Germination Info Guava seeds are of moderate difficulty germinating. The most common stumbling block is not allowing enough time to pass for germination as guava seeds routinely need a minimum of 4-6 weeks before any possible germination. Plant seeds 1/4-1/2" deep in moist, sterile soil. Keep soil temperature consistent at 70-85F. Cool soils will significantly delay seed germination time and soil temperatures below 60-63F will inhibit germination altogether.

Estimated germination time under optimal conditions: 4-12 weeks, though occasionally longer. Seeds often show staggered germination.

Sowing These seeds have already been thoroughly cleaned and should be sown into a well-drained, sandy compost at any time of the year, covered thinly with sand or grit, and kept moist. Keep at between 20-25 degrees C. Seeds sometimes germinate within 4 to 6 weeks although some may take very much longer so please be patient. Plant out in the open ground in warmer countries or in a large container elsewhere.

Uses Guava's can be eaten fresh but are often used for flavor drinks, desserts, sauces, preserves, and many other food products.

Native Range Native to southern Mexico and Central America. Was long ago spread throughout the American tropics, Asia, Africa, and Pacific Islands. The guava is an invasive pest species in some parts of the world, particularly on the Pacific Islands.

Attractive, frilly flowers mature into guava fruits, which may be round, ovoid, or pear-shaped, 2 to 4 inches long, and are commonly used in jams and juices. A series of tests on Indian fruits, including Himalayan apples and pomegranates, bananas from the south, and grapes from Maharashtra, found the guava, (exotic in Europe but a poor man's fruit in India), to be the ultimate superfood with the highest concentration of antioxidants which protects against the cell damage that often ages skin! From seed, common guavas may bloom and set fruit in as little as 2 years. They are evergreen, faintly fragrant, and growth, in California for example, is rarely over 10 - 12 feet. The bark is smooth, mottled green or reddish-brown, and peels off in thin flakes to reveal the attractive "bony" aspect of its trunk. Guavas can bloom throughout the year in mild-winter areas, but the heaviest bloom occurs with the onset of warm weather in the spring. And if the tops of the trees are frozen, they usually sprout from the ground and are back in production in 2-3 years!

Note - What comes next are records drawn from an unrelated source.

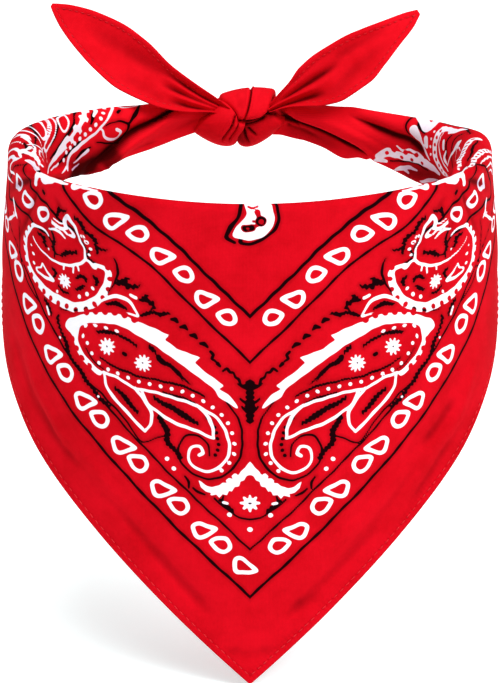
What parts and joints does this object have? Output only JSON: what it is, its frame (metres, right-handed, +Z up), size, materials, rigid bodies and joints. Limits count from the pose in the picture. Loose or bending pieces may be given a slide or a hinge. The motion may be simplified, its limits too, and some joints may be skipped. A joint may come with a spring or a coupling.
{
  "type": "bandana",
  "caption": "Square cotton bandana folded on its diagonal and tied into a ring, with a pointed bib in front and a knot with two tails behind.",
  "frame": {"origin": "middle of the ring, level with the top fold of the bib, where a neck passes through", "axes": "+Z up along the neck, -Y towards someone who faces the bib, +X to their right"},
  "size_m": [0.2014, 0.1612, 0.2401],
  "materials": {
    "cotton": "red plain-weave cotton printed with white and black paisley, soft and matt with a slight sheen",
    "hem": "narrow rolled hem of the same red cotton, stitched in red thread"
  },
  "bodies": {
    "root": {"bib": "cotton", "hem_left": "hem", "hem_right": "hem", "band_left": "cotton", "band_right": "cotton", "knot_wrap": "cotton", "knot_left_lobe": "cotton", "knot_right_lobe": "cotton", "tail_left": "cotton", "tail_right": "cotton"}
  },
  "joints": []
}
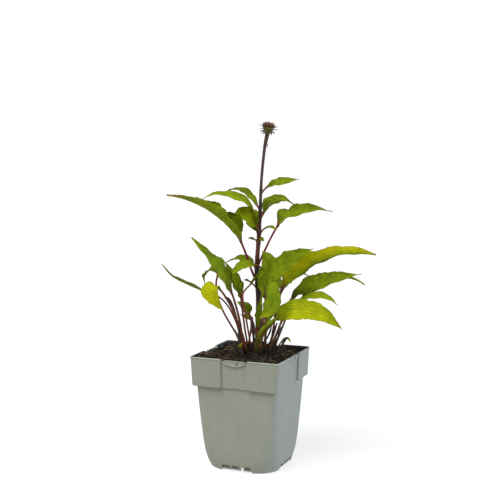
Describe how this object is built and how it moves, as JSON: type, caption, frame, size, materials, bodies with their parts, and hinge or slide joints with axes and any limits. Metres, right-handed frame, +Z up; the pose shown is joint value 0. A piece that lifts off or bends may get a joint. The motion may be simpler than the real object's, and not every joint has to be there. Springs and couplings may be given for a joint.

From seed, common guavas may bloom and set fruit in as few as 2 years, or as many as 8. Cuttings and grafting are more commonly used as a propagation method in commercial groves. Highly adaptable, guavas can be easily grown as container plants in temperate regions, though their ability to bloom and set fruit is somewhat less predictable. In some tropical locales, guavas can become invasive. It has become a major problem in the Galápagos Islands. The plant is used in many different shampoo products for its scent. It is also becoming a popular bonsai species and is currently quite popular in India and Eastern Asia.

Benefits: Guava has more potassium than bananas, which is essential for keeping your blood pressure healthy. Additionally, the fibrous nature of the guava makes it the perfect, natural aid when you are constipated. Whether you choose to chew these seeds whole or grind them up in a smoothie, you can reap the many benefits this fruit offers.

The small, round, hard seeds of guava should be eaten with the fruit because of their several health benefits. These include aiding in lowering blood pressure and alleviating constipation. Guava seeds are rich in antioxidants, fiber, and potassium.